In this way, Ivanov used in bad faith his position to start, facilitate and develop his independent business activity, which creates a competitive advantage for “Ivanov” EOOD, that also leads to the obstruction of contracts of the employer “X” OOD with its customers.

The actions of ”Ivanov” EOOD, expressed in the use of information about the activity, customers and partners of “X” OOD, initiating and maintaining contacts with them and providing services, through current employees of the competitor and without his knowledge and consent, represent a complex behavioural pattern, conducted in violation of the good faith and the established practices of trade – expression of unfair competition in accordance with the rule of Art. 29 of the PCA. Such behaviour damages the interests of competing companies, as “Ivanov” EOOD acquires unjustified competitive advantage through unfair methods. In accordance with the provision of Art. 2, para. 1, p. 4 of the PCA, the law also applies to individuals when they commit or assist in committing a violation under the CPA. Thus, in addition to “Ivanov” EOOD, Ivan Ivanov himself will be responsible for unfair competition.

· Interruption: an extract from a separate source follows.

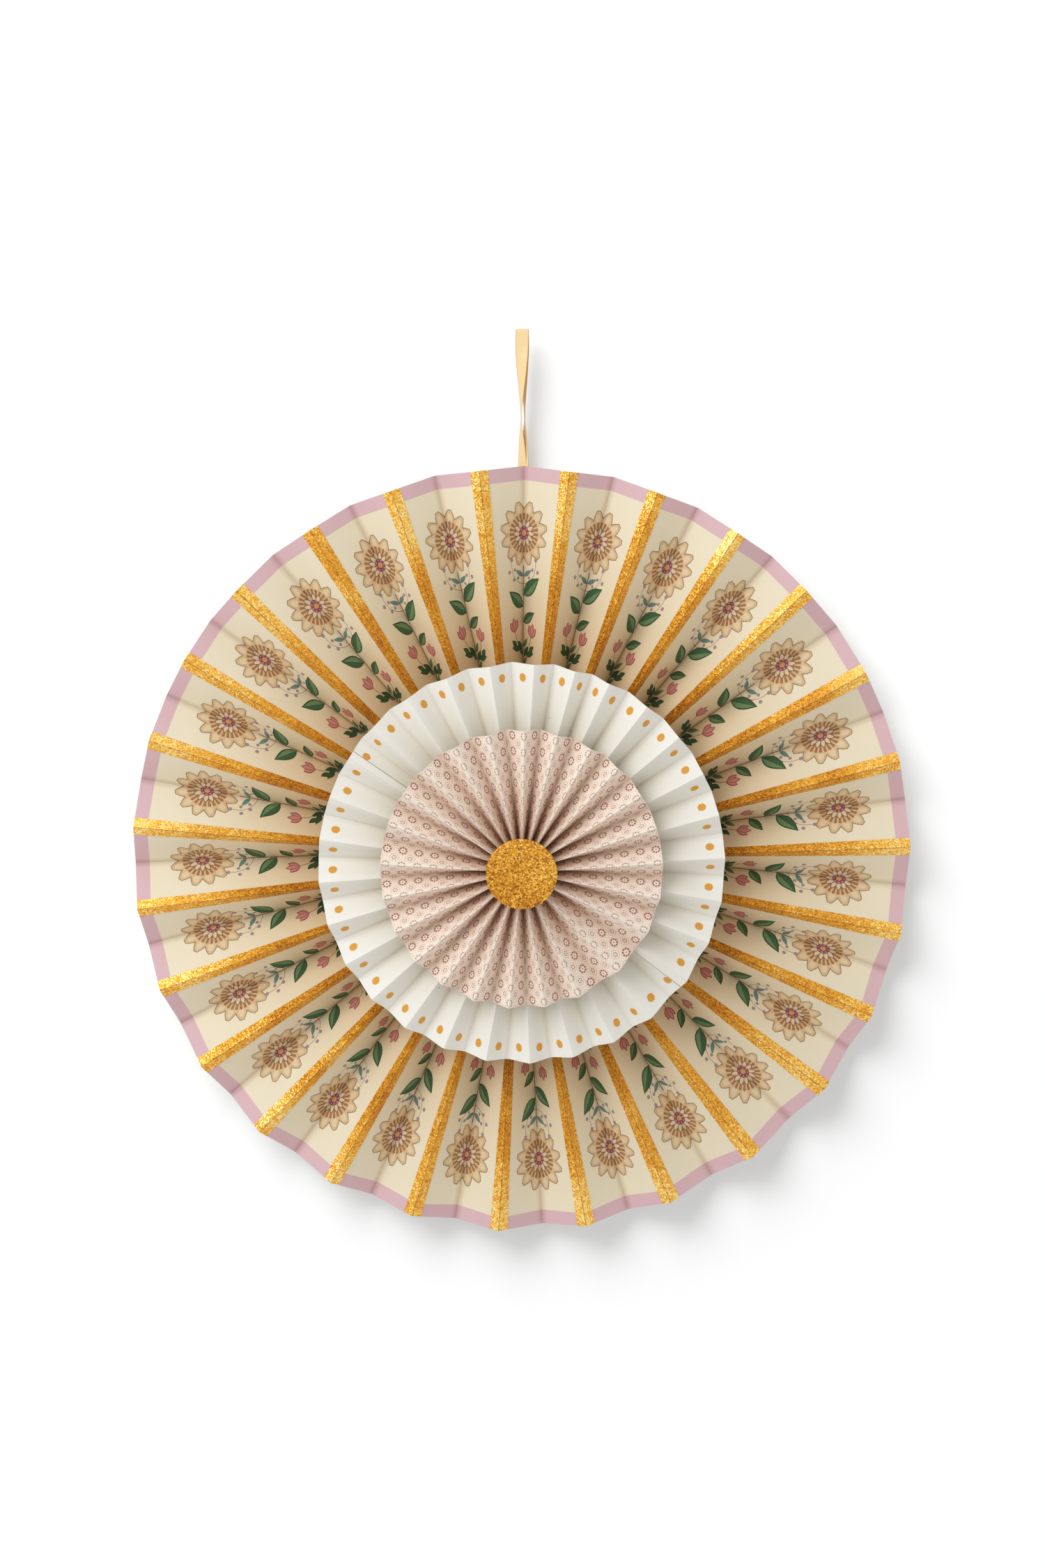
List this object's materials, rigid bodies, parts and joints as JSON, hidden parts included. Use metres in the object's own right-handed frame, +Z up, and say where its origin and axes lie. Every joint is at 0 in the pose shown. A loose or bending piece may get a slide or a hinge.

In practice, other scenarios may arise where the employer, in one form or another, may still be able to hold the employee liable. Therefore, the broad interpretation of Art. 111 of the Labour Code on the possibility of working in other forms, in parallel with the existence of an employment relationship, should not be taken unambiguously and every specific case should be considered in the light of specific facts and circumstances.

 

*Without pretending to be all exhaustive, we hope that the current article will be of use to you.